Many people who struggle with drug or alcohol also have co-occurring mental health disorders. Those conditions often contribute to the situation of their substance use disorder. This is also known as a dual diagnosis. People who suffer from dual diagnosis require specialized treatment plans tailored to their own personal needs.
The National Survey on Drug Use and Health or NSDUH has determined that around 45% of people who have addiction have a dual diagnosis in the form of a co-occurring mental health disorder. When a person with a dual diagnosis seeks help for their substance use disorder, they can also get treatment that can address their mental health disorder as well. This can help them to regain their sobriety and address their mental health so that they can live their best life.
How Common is Dual Diagnosis?
Around 8.5 million people battling drug or alcohol addiction are also estimated as having a co-occurring mental health disorder. About one out of every four people who seek help for a mental illness also have substance use disorder. Sadly, many people who have both issues often never seek help. Around 8.3% of people who struggle with dual diagnosis get help for both disorders.
Treatment centers that focus on both addiction and mental health disorders are the best options available for individuals with dual diagnosis. During the intake phase, a mental health professional who is also trained in the area of drug and alcohol addiction can take a full inventory of the person’s background. The individual will also undergo a comprehensive medical exam so that the best possible treatment plan can be determined for them.

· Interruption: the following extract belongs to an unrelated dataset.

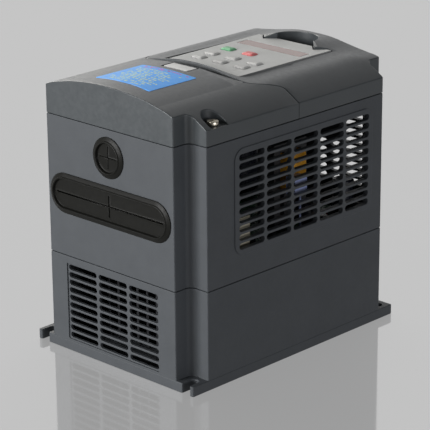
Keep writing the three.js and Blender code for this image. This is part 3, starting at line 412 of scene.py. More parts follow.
def refine(name):
    """Rounds the edges of a CAD node where it is shown, without touching its mesh."""
    obj = nodes[name]
    paint(obj, materials[slot_of[name]])
    weld = obj.modifiers.new("weld", "WELD")
    weld.merge_threshold = 0.00001
    flat = obj.modifiers.new("flat", "DECIMATE")
    flat.decimate_type = "DISSOLVE"
    flat.angle_limit = math.radians(0.4)
    bevel = obj.modifiers.new("bevel", "BEVEL")
    bevel.width = SOFTENED * MM
    bevel.segments = 2
    bevel.limit_method = "ANGLE"
    bevel.angle_limit = math.radians(SOFTENED_ANGLE)
    bevel.use_clamp_overlap = True
    shade(obj)


# ---- Casing
SIDE, END, WALL = 62.5, 84.0, 2.5
NOTCH_X, NOTCH_Y, NOTCH_FILLET, CORNER = 12.9, 11.9, 4.0, 0.8
FLAT_Y, FLAT_X = 67.0, 46.4  # how far the flat part of each wall reaches
PARTING = 0.35
BASE_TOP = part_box("base_housing")[1].z / MM
MIDDLE_BOTTOM = BASE_TOP + PARTING
COVER_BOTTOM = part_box("upper_cover")[0].z / MM
MIDDLE_TOP = COVER_BOTTOM - PARTING


def casing(inset):
    """The casing seen along Z, from the lower end of its +X wall. Each flat wall is one step."""
    side, end = SIDE - inset, END - inset
    corner = max(CORNER - inset, 0.05)
    fillet = NOTCH_FILLET + inset
    quarter = ([(side, FLAT_Y)]
               + arc(side - corner, end - NOTCH_Y - corner, corner, 0, 90, 4)
               + arc(side - NOTCH_X + fillet, end - NOTCH_Y + fillet, fillet, 270, 180, 10)
               + arc(side - NOTCH_X - corner, end - corner, corner, 0, 90, 4)
               + [(FLAT_X, end)])
    sides = [[(sx * x, sy * y) for x, y in quarter] for sx, sy in ((1, 1), (-1, 1), (-1, -1), (1, -1))]
    return sides[0] + sides[1][::-1] + sides[2] + sides[3][::-1]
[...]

What are the Most Common Mental Health Disorders in Dual Diagnosis?
Some co-occurring mental health disorders are very common in individuals who struggle with drug or alcohol addiction. In many cases, the mental health condition is what led to the person abusing the substance in the first place. Often, a person starts to abuse alcohol or drugs as a way of masking the symptoms typical of their mental health disorder. Sometimes, a behavioral disorder is what leads to an addiction problem.
The following mental health disorders are commonly linked to substance use disorder:
- Attention-deficit hyperactivity disorder or ADHD: People with ADHD often turn to alcohol or drugs to deal with their symptoms. Some are prescribed stimulants to treat the condition, but that can lead to substance use disorder.
- Bipolar disorder: Many people who have bipolar disorder turn to drugs or alcohol as a way to escape their symptoms. This can quickly lead to a serious addiction.
- Borderline personality disorder: People with borderline personality disorder often end up doing drugs and become addicted.
- Depression: When the symptoms of depression consume a person’s life, they might turn to drugs or alcohol to feel better. Unfortunately, substances can only exacerbate depression symptoms.
- Eating disorders: Individuals with eating disorders usually turn to drugs that suppress the appetite.
- Generalized anxiety disorder or GAD: Many people suffer from GAD. Some turn to drugs or alcohol to combat their symptoms but end up with a serious problem.
- Obsessive compulsive disorder or OCD: Individuals with OCD often also suffer from depression or anxiety. As a result, it’s not unusual for them to turn to alcohol or drugs to alleviate their symptoms.
- Post-traumatic stress disorder or PTSD: PTSD can be crippling. People who struggle with it often turn to drugs or alcohol to get the happy, euphoric feeling they lack.
- Schizophrenia: Individuals with schizophrenia are also likely to develop a substance use disorder as a way to self-medicate to blunt their symptoms.
Treatment for Dual Diagnosis
Treatment for dual diagnosis can sometimes be complex due to the direct relationship between addiction and mental health disorders. Often, people who have a mental health disorder might have never turned to drugs or alcohol if not for that condition. While they might turn to substances to feel better, in reality, things only get worse.
Personalized treatment plans are necessary to help individuals with dual diagnosis. It’s important to include therapy sessions and meetings with a psychiatrist and medical personnel. Sometimes, it’s helpful to include the person’s family in the therapy process so that they can understand how their loved one’s rehab and recovery should progress.
Once a person is at the recovery stage, they will get a personalized plan for their aftercare treatment. This can help them stay on the right track and retain the tools they gained during rehab.